Our Vision: Awakening Culture, Uniting Communities

Our Mission: Bridge the gap of knowledge, understanding and acceptance through film

 

Snakebite Beginnings:

In 2016 Carl Meadows moved from downtown Vancouver to Penticton and believed that his new town needed a vibrant Film Festival scene. Carl and his husband Les were a big part of the Vancouver Queer Film Festival. Penticton on the other hand had an existing film circuit called “The Kitchen Stove Film Series”.

In 2017 Carl aligned the film festival dream with the Arts Rising Festival in Penticton, led by the Penticton Arts Council. This was the launch of Snakebite Film Festival with the tag line “If you don’t recoil, you are probably dead”. The collaboration set the stage to host the first film event called the 48 Hour Film relay. The vision was to feature films that would bridge the community dialogue on issues of diversity, acceptance and inclusion.

In 2018, Snakebite Film Festival opened with the Feature Film by local filmmaker Maddy Tebbutt called “The Darlings”. The festival was a huge success, and the momentum kept growing.
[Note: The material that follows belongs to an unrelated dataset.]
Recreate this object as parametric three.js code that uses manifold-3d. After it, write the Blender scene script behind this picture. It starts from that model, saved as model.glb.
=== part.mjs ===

Following this, a group of Film lovers, producers, artists and creators came together to create the Vision of the Film Festival. “Awakening Culture, Uniting Communities. 

 In 2024, Snakebite joined forces with the Okanagan Society for Independent Filmmaking (OSIF) which includes a Filmmaking Bursary for young filmmakers and a collaboration with OSIF to produce short films for the Snakebite Film Festival.

The Snakebite Film Festival has become one of the largest winter festivals and saw attendees as far away as New Mexico and Texas with over 1200 seats filled over 4 days.